DATA SHOWN:
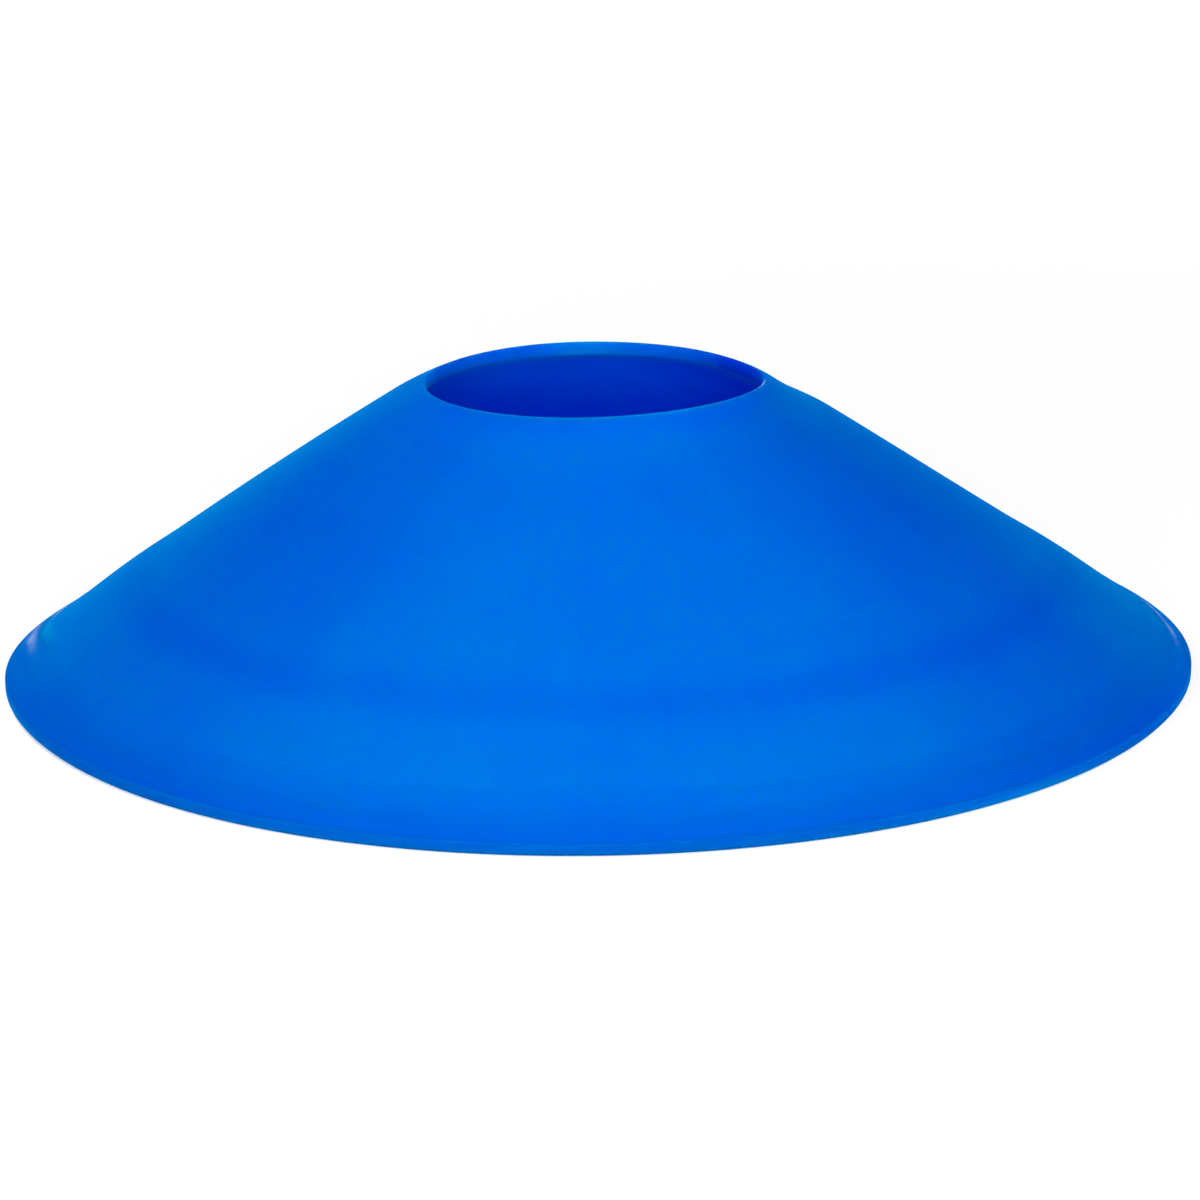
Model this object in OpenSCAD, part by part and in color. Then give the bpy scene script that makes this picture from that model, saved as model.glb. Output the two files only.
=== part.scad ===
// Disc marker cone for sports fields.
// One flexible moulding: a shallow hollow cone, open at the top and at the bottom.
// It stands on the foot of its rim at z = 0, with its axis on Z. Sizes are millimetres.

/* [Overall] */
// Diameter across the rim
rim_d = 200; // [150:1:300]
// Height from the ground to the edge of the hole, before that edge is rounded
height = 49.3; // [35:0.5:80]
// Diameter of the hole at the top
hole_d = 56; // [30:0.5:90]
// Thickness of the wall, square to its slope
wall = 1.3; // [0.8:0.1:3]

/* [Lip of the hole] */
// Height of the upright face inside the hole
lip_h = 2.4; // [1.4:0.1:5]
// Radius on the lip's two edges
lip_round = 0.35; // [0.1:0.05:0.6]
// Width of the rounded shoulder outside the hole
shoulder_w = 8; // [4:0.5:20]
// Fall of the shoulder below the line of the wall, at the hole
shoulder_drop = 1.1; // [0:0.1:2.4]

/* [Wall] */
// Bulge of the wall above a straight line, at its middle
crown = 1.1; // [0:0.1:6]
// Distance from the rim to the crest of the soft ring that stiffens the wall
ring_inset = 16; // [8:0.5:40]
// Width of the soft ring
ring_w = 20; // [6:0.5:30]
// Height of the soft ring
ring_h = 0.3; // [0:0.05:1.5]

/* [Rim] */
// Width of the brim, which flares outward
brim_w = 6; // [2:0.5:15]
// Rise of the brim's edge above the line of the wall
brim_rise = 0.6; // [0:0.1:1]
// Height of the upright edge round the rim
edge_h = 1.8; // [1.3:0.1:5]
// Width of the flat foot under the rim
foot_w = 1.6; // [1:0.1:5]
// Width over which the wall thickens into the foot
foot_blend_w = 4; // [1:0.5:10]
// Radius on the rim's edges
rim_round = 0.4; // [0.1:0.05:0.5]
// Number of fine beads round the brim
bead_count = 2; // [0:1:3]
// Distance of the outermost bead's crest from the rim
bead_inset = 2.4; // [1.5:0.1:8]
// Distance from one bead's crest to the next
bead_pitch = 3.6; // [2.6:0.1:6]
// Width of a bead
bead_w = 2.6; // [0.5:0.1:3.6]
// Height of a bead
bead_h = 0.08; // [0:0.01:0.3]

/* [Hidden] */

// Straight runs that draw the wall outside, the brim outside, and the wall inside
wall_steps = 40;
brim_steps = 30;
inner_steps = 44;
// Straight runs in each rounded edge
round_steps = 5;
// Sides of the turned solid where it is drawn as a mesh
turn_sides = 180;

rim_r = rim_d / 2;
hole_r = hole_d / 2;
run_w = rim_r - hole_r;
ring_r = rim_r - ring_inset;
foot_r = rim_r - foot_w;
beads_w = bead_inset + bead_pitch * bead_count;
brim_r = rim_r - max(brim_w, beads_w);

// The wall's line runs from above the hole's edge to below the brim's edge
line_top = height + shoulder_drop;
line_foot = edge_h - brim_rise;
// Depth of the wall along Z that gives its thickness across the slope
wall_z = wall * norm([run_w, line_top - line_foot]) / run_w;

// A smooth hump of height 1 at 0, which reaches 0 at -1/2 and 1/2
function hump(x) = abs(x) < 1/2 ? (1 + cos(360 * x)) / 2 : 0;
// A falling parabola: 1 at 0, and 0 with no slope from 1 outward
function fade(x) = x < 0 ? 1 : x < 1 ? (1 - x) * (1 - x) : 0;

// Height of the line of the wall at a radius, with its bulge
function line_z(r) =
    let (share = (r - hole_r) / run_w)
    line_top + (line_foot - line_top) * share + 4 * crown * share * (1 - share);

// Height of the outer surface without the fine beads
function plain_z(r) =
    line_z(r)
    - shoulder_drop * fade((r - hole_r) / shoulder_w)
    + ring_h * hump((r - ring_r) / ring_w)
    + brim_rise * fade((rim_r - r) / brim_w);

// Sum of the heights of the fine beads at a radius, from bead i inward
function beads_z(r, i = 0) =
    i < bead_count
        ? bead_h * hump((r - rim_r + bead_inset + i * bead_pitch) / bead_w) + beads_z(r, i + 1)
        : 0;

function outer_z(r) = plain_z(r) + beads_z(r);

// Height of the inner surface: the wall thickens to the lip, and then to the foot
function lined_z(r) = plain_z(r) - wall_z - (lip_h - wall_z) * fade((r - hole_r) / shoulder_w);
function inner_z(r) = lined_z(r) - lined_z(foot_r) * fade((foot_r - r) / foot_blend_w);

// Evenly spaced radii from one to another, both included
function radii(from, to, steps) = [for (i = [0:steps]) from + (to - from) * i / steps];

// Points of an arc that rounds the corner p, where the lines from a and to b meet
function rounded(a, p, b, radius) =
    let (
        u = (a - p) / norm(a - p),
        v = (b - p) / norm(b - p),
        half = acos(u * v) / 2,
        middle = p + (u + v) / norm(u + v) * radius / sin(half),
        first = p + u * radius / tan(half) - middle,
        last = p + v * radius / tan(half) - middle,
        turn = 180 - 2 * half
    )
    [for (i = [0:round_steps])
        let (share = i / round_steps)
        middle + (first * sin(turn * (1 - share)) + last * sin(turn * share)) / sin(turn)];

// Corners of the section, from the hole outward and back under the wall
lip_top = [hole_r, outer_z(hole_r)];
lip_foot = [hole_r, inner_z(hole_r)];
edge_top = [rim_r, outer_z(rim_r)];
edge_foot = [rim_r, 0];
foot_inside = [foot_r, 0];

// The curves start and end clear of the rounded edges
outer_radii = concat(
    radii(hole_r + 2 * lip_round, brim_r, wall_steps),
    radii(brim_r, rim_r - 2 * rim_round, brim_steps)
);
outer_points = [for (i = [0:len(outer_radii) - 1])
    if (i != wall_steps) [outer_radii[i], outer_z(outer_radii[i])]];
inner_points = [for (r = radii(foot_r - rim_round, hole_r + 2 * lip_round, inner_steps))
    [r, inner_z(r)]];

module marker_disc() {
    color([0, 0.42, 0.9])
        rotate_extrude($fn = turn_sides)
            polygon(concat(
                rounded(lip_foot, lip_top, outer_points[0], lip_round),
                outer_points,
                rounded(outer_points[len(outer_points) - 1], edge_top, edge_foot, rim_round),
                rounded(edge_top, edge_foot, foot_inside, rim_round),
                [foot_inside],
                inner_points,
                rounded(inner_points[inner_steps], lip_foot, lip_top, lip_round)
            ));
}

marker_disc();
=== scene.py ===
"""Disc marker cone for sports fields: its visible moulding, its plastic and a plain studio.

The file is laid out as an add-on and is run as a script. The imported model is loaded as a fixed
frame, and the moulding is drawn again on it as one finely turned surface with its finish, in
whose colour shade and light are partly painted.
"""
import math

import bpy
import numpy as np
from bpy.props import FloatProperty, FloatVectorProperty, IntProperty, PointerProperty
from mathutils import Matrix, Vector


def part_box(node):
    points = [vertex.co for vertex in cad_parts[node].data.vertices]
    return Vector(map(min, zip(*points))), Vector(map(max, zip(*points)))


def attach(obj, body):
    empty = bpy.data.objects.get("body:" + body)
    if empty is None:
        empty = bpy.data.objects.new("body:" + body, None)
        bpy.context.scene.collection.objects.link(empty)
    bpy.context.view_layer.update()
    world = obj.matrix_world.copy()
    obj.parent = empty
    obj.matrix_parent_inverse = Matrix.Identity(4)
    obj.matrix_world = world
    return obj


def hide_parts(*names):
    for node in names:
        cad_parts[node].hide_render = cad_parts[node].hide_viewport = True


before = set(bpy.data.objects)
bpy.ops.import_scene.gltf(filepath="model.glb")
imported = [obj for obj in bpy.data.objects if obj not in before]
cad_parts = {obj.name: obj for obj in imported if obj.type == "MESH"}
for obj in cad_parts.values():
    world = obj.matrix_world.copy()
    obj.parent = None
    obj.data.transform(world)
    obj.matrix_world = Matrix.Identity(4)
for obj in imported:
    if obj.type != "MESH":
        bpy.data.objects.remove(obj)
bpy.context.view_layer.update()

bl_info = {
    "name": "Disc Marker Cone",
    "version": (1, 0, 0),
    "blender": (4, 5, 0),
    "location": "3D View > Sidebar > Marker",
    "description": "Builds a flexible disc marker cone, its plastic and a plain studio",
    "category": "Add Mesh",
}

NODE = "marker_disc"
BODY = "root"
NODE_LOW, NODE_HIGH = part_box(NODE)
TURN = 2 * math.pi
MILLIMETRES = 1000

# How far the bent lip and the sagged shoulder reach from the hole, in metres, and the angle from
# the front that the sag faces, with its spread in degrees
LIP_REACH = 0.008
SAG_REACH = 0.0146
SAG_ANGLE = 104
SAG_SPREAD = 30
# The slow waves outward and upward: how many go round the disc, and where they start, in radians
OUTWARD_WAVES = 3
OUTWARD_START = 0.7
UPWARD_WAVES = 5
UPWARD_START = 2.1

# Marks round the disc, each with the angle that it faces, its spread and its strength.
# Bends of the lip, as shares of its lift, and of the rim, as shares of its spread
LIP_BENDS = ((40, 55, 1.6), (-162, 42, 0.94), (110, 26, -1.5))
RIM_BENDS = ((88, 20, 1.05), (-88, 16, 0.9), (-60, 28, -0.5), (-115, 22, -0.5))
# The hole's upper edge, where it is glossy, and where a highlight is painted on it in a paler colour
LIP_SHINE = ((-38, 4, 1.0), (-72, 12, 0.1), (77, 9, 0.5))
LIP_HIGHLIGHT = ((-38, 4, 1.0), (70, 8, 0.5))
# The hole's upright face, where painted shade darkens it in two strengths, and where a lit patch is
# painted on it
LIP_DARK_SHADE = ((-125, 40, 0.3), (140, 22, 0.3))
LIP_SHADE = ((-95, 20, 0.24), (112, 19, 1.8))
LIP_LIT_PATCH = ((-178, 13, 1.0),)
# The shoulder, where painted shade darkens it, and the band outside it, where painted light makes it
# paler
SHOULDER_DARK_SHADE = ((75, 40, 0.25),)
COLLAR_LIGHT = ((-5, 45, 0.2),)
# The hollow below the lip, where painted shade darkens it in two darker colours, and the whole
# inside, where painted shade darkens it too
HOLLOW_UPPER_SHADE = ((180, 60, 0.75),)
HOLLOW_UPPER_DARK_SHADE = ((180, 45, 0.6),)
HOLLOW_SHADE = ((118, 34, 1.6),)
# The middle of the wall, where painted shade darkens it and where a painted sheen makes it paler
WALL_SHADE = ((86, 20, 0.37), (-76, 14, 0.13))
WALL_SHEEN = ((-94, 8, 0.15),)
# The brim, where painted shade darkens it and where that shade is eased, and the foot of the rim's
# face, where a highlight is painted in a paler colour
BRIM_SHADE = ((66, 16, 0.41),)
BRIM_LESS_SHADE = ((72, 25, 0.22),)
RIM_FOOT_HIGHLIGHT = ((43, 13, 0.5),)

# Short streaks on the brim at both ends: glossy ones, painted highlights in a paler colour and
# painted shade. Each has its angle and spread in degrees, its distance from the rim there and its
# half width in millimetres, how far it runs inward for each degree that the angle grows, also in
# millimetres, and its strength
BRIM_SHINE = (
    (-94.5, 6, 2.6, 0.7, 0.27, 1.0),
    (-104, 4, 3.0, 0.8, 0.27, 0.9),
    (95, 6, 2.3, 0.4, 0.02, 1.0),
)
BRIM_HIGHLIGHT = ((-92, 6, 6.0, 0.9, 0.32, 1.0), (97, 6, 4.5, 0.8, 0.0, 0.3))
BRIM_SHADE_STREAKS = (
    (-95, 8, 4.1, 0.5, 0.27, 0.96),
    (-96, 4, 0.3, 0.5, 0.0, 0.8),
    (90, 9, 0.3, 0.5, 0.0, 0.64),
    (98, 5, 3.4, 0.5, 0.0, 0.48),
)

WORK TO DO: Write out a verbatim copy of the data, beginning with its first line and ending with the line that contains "shoulder_drop = 1.1; // [0:0.1:2.4]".

OUTPUT FOR THIS EXERCISE:
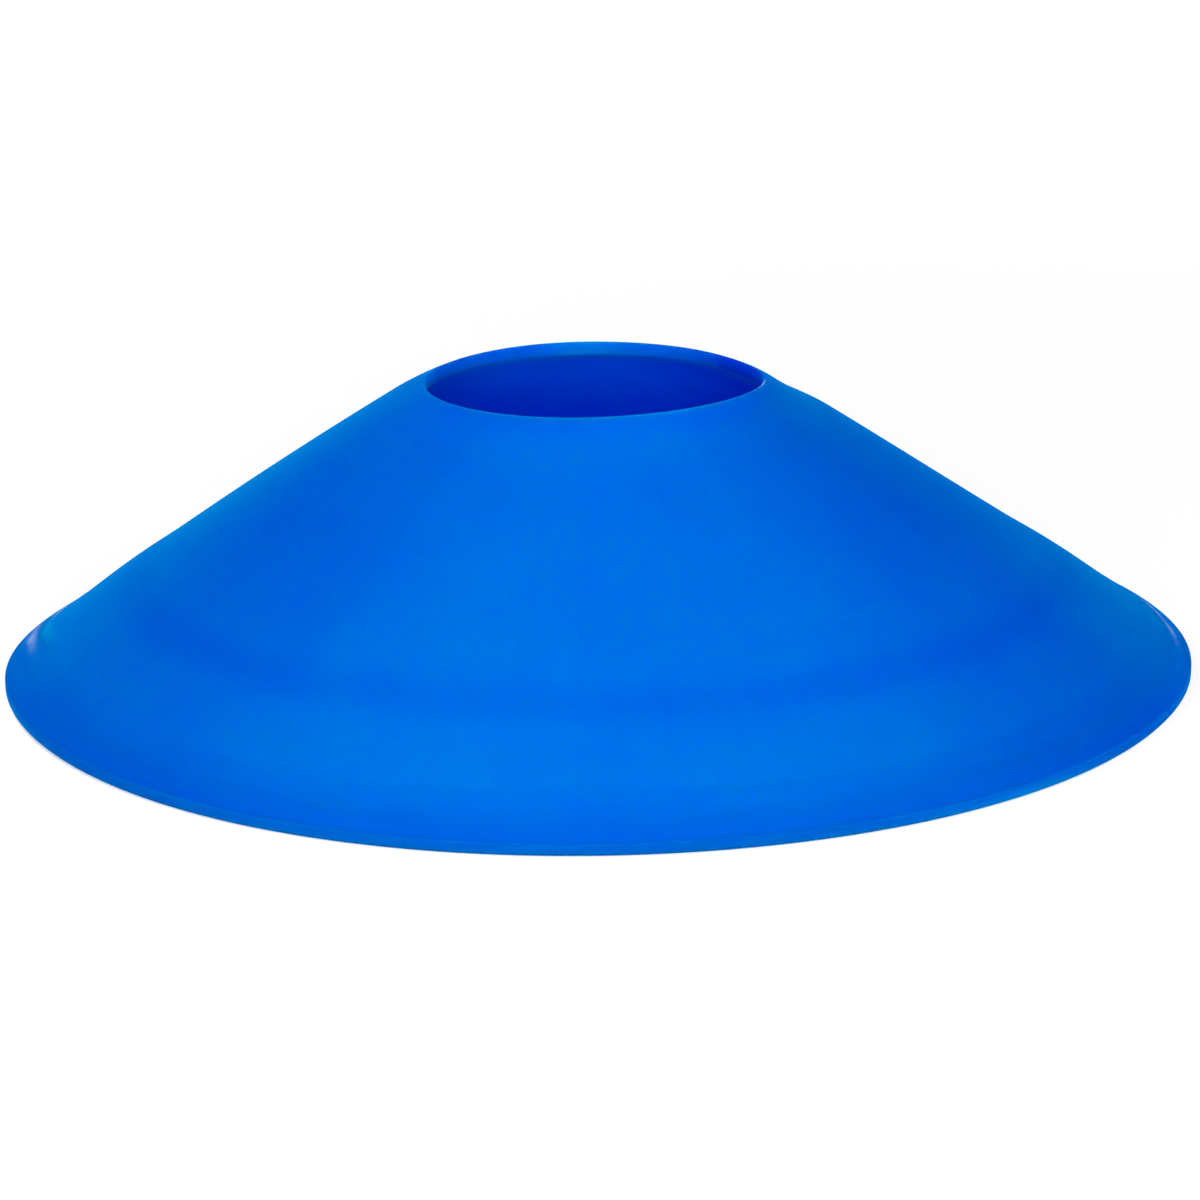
Model this object in OpenSCAD, part by part and in color. Then give the bpy scene script that makes this picture from that model, saved as model.glb. Output the two files only.
=== part.scad ===
// Disc marker cone for sports fields.
// One flexible moulding: a shallow hollow cone, open at the top and at the bottom.
// It stands on the foot of its rim at z = 0, with its axis on Z. Sizes are millimetres.

/* [Overall] */
// Diameter across the rim
rim_d = 200; // [150:1:300]
// Height from the ground to the edge of the hole, before that edge is rounded
height = 49.3; // [35:0.5:80]
// Diameter of the hole at the top
hole_d = 56; // [30:0.5:90]
// Thickness of the wall, square to its slope
wall = 1.3; // [0.8:0.1:3]

/* [Lip of the hole] */
// Height of the upright face inside the hole
lip_h = 2.4; // [1.4:0.1:5]
// Radius on the lip's two edges
lip_round = 0.35; // [0.1:0.05:0.6]
// Width of the rounded shoulder outside the hole
shoulder_w = 8; // [4:0.5:20]
// Fall of the shoulder below the line of the wall, at the hole
shoulder_drop = 1.1; // [0:0.1:2.4]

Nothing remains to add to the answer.